WHAT TO PRODUCE » Emit the exact text of every line from the line with "base_plate();" to the line with "a moulded base.", both ends included. No other output is expected.

RECORD LIST »
§ §

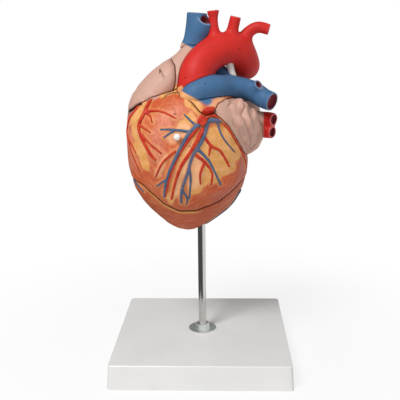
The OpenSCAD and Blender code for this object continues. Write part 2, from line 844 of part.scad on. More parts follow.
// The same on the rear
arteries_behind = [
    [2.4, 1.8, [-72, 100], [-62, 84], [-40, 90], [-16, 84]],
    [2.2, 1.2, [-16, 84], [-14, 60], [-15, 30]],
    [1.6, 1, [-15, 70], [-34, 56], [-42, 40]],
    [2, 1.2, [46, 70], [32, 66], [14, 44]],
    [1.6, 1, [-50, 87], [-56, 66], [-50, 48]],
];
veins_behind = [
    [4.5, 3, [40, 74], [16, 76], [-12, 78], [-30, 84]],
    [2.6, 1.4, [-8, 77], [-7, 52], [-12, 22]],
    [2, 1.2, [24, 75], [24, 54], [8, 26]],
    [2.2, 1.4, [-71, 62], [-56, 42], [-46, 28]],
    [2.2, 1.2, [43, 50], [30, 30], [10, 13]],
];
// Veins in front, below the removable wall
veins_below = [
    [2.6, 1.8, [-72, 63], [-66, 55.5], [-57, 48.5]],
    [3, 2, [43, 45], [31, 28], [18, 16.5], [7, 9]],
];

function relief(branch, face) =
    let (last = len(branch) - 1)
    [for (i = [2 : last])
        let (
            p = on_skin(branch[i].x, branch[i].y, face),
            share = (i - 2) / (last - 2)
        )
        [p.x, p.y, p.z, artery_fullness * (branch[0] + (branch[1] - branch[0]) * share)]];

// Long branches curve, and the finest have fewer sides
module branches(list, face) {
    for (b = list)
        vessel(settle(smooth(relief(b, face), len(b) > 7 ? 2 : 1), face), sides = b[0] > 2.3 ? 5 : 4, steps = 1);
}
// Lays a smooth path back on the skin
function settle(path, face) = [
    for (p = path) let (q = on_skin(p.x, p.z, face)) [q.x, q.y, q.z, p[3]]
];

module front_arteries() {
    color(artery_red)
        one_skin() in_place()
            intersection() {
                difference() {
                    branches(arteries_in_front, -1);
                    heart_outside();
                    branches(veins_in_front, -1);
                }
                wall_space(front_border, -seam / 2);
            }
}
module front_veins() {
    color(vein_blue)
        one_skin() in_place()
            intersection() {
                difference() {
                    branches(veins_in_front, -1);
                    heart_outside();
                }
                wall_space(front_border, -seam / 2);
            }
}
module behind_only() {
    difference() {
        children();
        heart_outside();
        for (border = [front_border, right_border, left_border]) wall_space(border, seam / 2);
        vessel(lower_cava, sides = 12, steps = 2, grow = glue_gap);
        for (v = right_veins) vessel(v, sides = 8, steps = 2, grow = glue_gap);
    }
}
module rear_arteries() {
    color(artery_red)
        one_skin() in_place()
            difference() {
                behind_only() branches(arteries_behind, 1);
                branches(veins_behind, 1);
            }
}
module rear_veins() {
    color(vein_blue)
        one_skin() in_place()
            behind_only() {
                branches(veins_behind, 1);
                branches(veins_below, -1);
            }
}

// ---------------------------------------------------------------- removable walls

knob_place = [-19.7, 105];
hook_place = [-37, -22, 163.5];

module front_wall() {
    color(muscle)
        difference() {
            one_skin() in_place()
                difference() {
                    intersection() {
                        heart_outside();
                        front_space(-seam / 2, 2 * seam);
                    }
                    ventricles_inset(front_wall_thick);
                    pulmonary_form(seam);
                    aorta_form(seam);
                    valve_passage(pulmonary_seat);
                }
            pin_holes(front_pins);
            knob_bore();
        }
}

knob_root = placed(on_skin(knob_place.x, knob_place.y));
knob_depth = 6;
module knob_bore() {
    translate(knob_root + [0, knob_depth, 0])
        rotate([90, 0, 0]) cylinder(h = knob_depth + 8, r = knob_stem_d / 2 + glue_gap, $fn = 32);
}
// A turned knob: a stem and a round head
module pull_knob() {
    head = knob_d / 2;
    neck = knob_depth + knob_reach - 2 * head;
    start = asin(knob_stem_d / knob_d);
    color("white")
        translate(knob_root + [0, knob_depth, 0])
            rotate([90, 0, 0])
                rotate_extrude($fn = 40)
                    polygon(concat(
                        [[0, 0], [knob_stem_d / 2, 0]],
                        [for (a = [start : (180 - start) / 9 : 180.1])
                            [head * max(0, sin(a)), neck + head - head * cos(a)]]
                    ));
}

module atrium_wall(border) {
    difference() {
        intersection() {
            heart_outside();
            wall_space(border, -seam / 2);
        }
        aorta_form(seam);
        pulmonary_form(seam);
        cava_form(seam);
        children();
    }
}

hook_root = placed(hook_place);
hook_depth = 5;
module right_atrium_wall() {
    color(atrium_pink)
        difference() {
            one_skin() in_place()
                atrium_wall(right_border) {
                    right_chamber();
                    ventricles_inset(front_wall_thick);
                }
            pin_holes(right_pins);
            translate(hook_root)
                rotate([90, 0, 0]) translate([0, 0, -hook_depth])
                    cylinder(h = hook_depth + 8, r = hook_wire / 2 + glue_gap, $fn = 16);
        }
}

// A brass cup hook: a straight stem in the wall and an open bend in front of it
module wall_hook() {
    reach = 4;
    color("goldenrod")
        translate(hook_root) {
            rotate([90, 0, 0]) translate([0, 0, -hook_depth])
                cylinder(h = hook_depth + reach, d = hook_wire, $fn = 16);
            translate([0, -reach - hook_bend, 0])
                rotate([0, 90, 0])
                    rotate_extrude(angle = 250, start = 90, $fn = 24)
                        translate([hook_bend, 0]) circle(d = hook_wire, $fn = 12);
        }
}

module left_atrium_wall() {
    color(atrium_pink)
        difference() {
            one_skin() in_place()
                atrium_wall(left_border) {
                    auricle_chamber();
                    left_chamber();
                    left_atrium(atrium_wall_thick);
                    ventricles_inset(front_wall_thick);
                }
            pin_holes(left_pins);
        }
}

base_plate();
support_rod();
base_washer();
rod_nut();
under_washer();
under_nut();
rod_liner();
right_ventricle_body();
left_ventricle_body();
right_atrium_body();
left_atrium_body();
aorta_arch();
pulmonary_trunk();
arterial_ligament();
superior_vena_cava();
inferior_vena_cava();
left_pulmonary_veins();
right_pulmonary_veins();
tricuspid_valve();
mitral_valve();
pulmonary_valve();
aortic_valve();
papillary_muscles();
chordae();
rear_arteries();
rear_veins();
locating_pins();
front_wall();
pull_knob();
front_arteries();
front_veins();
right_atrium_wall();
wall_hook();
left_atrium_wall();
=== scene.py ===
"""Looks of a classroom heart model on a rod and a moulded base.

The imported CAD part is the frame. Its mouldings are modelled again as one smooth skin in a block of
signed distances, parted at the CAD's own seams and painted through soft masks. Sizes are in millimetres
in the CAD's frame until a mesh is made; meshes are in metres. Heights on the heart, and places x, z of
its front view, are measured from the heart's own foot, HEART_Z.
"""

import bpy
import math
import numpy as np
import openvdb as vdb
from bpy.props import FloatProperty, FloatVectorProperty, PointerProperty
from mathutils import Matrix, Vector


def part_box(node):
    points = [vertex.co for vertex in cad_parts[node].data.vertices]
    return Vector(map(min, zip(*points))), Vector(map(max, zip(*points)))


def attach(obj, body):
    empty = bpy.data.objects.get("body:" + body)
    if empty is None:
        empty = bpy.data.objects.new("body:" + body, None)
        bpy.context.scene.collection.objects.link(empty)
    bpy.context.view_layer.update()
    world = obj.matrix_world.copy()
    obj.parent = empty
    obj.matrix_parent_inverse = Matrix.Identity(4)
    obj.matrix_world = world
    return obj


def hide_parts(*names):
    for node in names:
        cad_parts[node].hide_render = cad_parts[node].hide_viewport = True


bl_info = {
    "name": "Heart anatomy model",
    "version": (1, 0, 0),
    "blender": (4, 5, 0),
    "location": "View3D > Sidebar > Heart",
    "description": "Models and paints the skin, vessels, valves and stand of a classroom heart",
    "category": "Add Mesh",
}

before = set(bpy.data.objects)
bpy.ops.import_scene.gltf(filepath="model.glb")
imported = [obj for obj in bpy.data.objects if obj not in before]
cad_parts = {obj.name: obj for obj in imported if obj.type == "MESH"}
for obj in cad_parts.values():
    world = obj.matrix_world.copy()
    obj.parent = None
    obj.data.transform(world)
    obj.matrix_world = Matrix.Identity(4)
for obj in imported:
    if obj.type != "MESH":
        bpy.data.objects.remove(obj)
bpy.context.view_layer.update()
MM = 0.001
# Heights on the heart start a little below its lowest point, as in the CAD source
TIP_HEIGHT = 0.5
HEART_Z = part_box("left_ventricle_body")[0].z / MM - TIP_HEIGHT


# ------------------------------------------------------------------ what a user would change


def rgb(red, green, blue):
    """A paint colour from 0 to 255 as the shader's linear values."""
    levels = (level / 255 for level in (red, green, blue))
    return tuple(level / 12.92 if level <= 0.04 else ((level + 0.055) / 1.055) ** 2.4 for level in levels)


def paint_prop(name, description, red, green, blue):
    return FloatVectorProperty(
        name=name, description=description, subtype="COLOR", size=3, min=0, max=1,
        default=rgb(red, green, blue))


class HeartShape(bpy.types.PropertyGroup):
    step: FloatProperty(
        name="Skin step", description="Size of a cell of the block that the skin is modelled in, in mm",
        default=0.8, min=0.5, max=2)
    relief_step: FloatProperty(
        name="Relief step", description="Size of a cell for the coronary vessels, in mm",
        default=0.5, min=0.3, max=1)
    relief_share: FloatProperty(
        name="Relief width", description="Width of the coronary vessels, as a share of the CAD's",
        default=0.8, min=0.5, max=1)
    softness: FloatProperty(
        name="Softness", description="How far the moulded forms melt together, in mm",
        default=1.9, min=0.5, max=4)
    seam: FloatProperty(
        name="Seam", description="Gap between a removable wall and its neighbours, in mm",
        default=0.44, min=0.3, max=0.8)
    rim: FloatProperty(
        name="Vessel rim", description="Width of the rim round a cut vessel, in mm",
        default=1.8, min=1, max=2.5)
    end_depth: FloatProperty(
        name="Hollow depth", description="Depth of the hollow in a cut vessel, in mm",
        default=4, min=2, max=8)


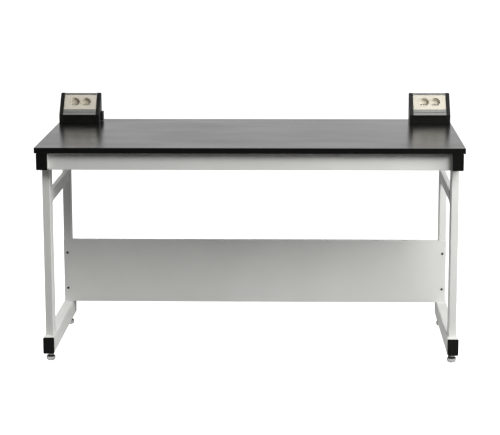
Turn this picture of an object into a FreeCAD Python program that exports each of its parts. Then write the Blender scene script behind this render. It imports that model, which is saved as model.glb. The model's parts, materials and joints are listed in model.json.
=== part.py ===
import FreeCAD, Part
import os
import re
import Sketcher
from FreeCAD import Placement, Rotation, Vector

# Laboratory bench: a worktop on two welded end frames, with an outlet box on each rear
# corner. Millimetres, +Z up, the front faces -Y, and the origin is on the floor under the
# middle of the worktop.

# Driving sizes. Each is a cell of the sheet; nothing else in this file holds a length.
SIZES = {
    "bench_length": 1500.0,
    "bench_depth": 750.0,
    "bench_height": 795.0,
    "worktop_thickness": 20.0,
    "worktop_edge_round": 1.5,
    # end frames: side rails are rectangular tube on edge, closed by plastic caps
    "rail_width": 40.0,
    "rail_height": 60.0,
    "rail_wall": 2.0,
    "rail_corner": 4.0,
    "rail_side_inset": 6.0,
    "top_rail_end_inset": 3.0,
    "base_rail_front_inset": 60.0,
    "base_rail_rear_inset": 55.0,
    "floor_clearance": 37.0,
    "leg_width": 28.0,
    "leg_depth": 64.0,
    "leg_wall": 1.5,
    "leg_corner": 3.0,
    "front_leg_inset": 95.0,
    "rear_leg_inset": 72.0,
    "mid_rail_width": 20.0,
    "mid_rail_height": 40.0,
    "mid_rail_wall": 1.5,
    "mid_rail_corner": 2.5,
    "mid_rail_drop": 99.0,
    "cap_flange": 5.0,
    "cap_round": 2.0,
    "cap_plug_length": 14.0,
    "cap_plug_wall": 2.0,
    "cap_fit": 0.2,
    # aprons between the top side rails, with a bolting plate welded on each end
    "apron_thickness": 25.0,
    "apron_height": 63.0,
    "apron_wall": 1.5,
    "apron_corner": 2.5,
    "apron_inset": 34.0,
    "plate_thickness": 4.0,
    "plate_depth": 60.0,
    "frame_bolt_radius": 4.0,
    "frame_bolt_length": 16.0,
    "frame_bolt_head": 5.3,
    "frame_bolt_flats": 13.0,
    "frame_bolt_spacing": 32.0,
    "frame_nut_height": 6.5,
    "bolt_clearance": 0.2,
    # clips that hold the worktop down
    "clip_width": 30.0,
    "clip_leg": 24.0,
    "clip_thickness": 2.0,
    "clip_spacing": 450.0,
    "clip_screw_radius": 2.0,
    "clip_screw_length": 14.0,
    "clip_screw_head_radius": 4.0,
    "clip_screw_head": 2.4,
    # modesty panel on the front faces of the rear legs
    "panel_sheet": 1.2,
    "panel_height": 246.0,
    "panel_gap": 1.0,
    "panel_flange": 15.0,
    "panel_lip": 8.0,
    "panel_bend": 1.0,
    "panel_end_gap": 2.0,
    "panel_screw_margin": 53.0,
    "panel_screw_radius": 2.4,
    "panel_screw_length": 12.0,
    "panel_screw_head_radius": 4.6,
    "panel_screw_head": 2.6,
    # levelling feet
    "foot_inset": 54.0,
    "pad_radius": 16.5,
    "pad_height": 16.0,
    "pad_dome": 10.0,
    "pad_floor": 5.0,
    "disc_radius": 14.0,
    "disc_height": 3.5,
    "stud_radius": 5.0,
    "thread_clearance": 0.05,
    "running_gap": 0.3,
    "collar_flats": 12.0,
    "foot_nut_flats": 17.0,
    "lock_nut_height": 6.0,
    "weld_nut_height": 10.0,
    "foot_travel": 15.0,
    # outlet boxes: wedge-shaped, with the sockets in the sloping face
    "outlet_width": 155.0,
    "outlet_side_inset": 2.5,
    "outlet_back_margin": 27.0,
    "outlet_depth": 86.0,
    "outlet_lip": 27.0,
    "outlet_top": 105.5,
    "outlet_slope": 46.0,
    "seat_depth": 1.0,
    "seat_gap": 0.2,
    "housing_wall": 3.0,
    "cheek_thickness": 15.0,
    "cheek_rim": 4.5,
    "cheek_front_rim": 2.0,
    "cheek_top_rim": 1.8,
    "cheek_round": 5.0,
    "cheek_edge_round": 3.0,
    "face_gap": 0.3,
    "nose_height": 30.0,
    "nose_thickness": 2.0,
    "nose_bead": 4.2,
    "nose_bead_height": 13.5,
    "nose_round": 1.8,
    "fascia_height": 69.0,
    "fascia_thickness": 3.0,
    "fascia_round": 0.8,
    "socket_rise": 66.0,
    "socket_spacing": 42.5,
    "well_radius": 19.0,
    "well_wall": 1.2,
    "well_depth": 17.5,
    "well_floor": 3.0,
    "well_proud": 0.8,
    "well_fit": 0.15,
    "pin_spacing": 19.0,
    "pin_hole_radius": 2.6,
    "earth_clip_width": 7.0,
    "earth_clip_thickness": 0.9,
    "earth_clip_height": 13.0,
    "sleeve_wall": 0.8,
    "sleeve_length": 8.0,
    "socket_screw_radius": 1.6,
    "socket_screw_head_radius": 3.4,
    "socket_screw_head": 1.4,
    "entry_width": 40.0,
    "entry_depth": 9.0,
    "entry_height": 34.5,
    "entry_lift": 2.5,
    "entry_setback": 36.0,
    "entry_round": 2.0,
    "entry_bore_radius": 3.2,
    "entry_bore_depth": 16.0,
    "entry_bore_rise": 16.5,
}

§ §

ANSWER FOR THIS EXERCISE »
base_plate();
support_rod();
base_washer();
rod_nut();
under_washer();
under_nut();
rod_liner();
right_ventricle_body();
left_ventricle_body();
right_atrium_body();
left_atrium_body();
aorta_arch();
pulmonary_trunk();
arterial_ligament();
superior_vena_cava();
inferior_vena_cava();
left_pulmonary_veins();
right_pulmonary_veins();
tricuspid_valve();
mitral_valve();
pulmonary_valve();
aortic_valve();
papillary_muscles();
chordae();
rear_arteries();
rear_veins();
locating_pins();
front_wall();
pull_knob();
front_arteries();
front_veins();
right_atrium_wall();
wall_hook();
left_atrium_wall();
=== scene.py ===
"""Looks of a classroom heart model on a rod and a moulded base.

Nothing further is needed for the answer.